[EXERCISE DESCRIPTION] Reproduce verbatim the lines up to and including the one with "# ---- Meshing", starting from the first.

[PROVIDED MATERIAL]
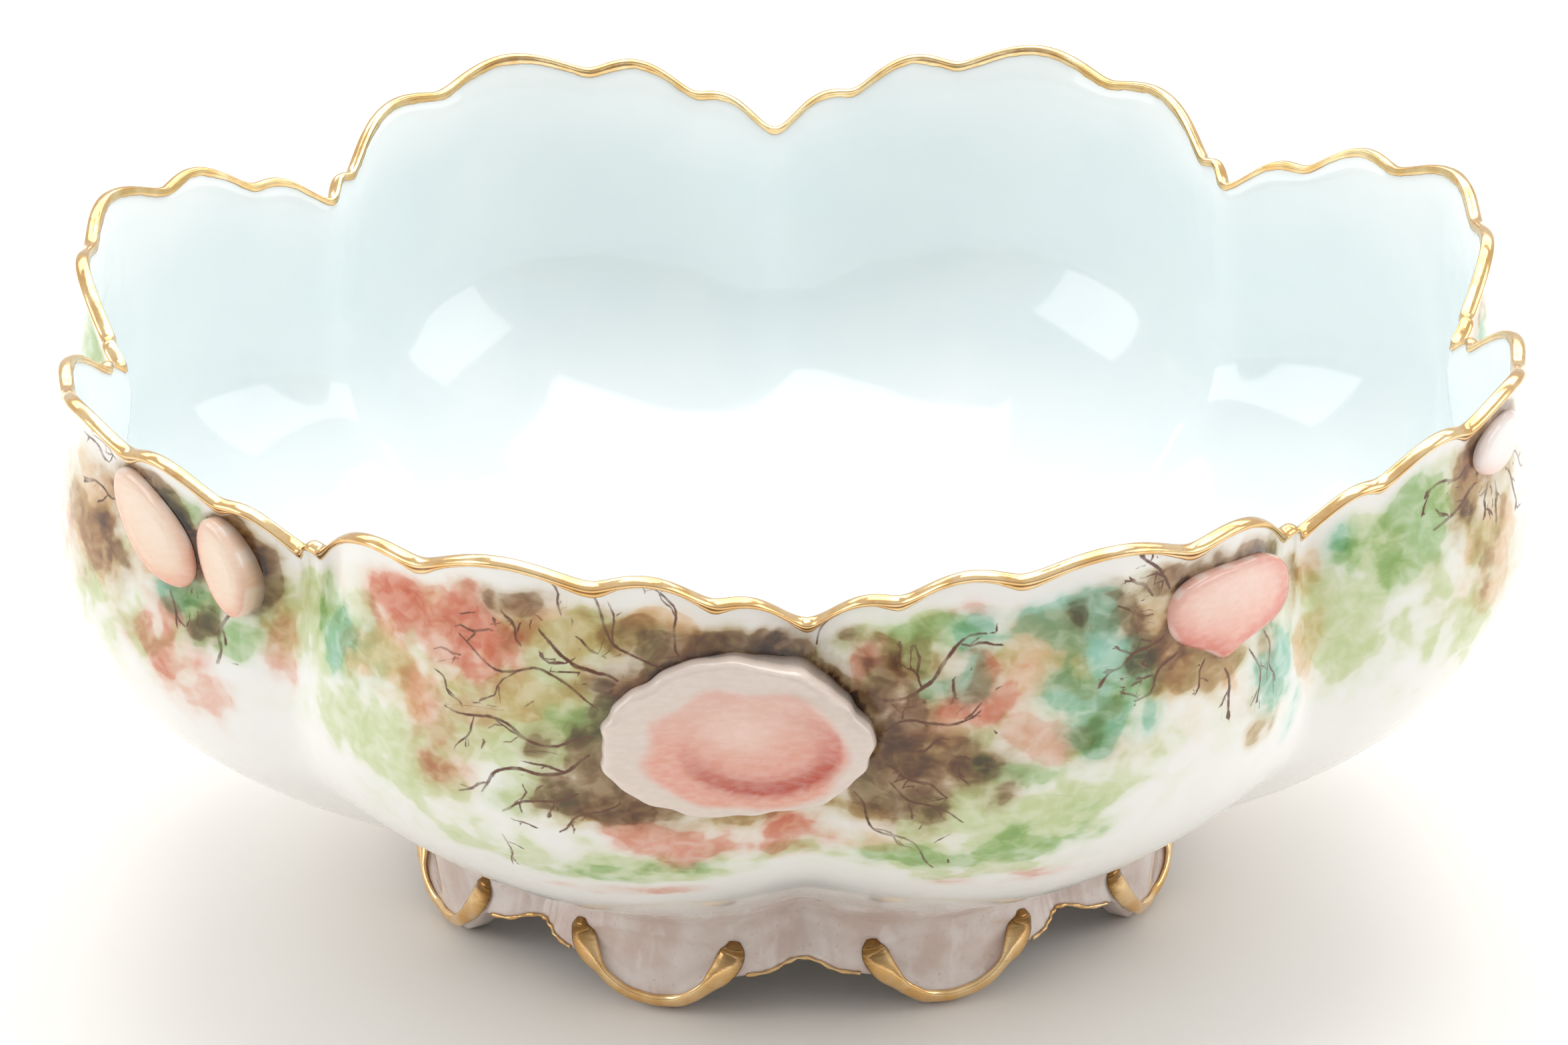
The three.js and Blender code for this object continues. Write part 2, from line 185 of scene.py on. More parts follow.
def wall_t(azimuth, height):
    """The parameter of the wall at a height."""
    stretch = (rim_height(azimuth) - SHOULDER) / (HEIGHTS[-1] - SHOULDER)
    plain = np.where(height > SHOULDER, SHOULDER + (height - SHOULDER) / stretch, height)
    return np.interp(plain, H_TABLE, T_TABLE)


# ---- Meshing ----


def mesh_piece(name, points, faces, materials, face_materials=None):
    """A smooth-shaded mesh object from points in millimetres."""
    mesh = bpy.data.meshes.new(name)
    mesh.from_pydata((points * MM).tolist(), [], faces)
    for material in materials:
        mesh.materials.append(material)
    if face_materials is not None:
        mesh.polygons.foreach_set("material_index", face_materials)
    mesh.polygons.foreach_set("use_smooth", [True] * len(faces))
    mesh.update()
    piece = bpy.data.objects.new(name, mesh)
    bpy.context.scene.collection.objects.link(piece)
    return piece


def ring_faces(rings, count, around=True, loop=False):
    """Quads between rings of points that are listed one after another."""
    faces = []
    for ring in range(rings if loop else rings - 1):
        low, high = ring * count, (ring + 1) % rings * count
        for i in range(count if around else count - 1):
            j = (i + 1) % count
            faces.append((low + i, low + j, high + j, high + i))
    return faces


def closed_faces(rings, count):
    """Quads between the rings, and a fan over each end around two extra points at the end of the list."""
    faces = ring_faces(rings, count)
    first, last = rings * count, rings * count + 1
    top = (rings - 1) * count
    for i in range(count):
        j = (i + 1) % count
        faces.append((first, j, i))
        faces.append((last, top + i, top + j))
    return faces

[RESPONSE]
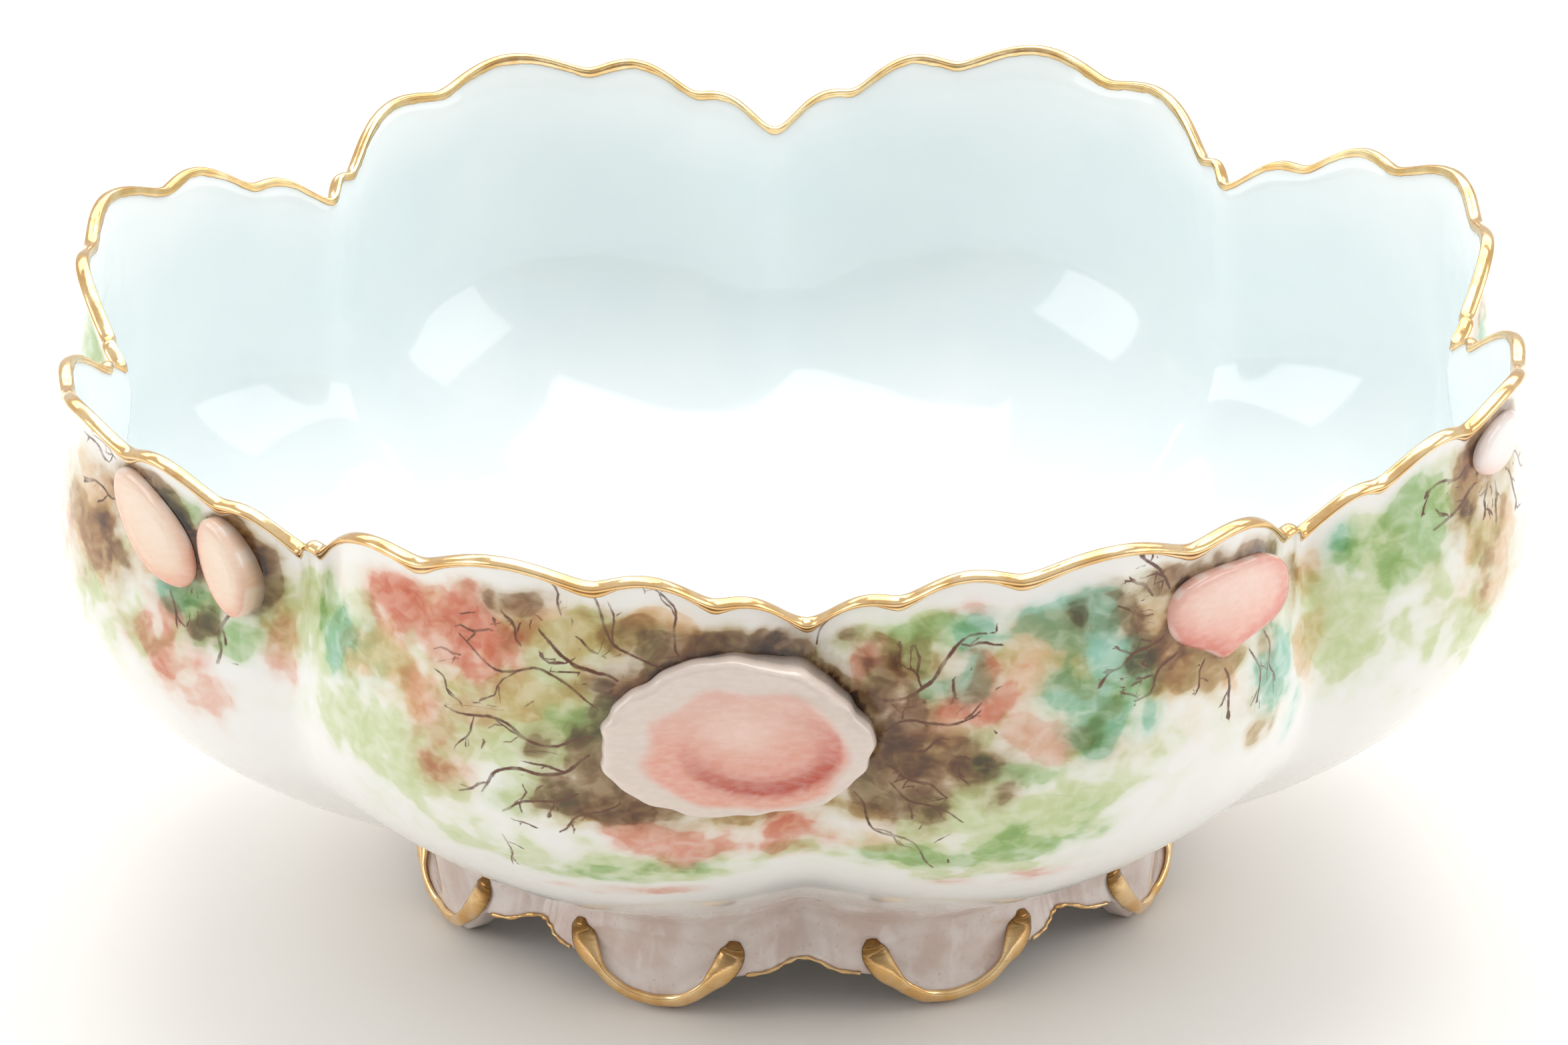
The three.js and Blender code for this object continues. Write part 2, from line 185 of scene.py on. More parts follow.
def wall_t(azimuth, height):
    """The parameter of the wall at a height."""
    stretch = (rim_height(azimuth) - SHOULDER) / (HEIGHTS[-1] - SHOULDER)
    plain = np.where(height > SHOULDER, SHOULDER + (height - SHOULDER) / stretch, height)
    return np.interp(plain, H_TABLE, T_TABLE)


# ---- Meshing ----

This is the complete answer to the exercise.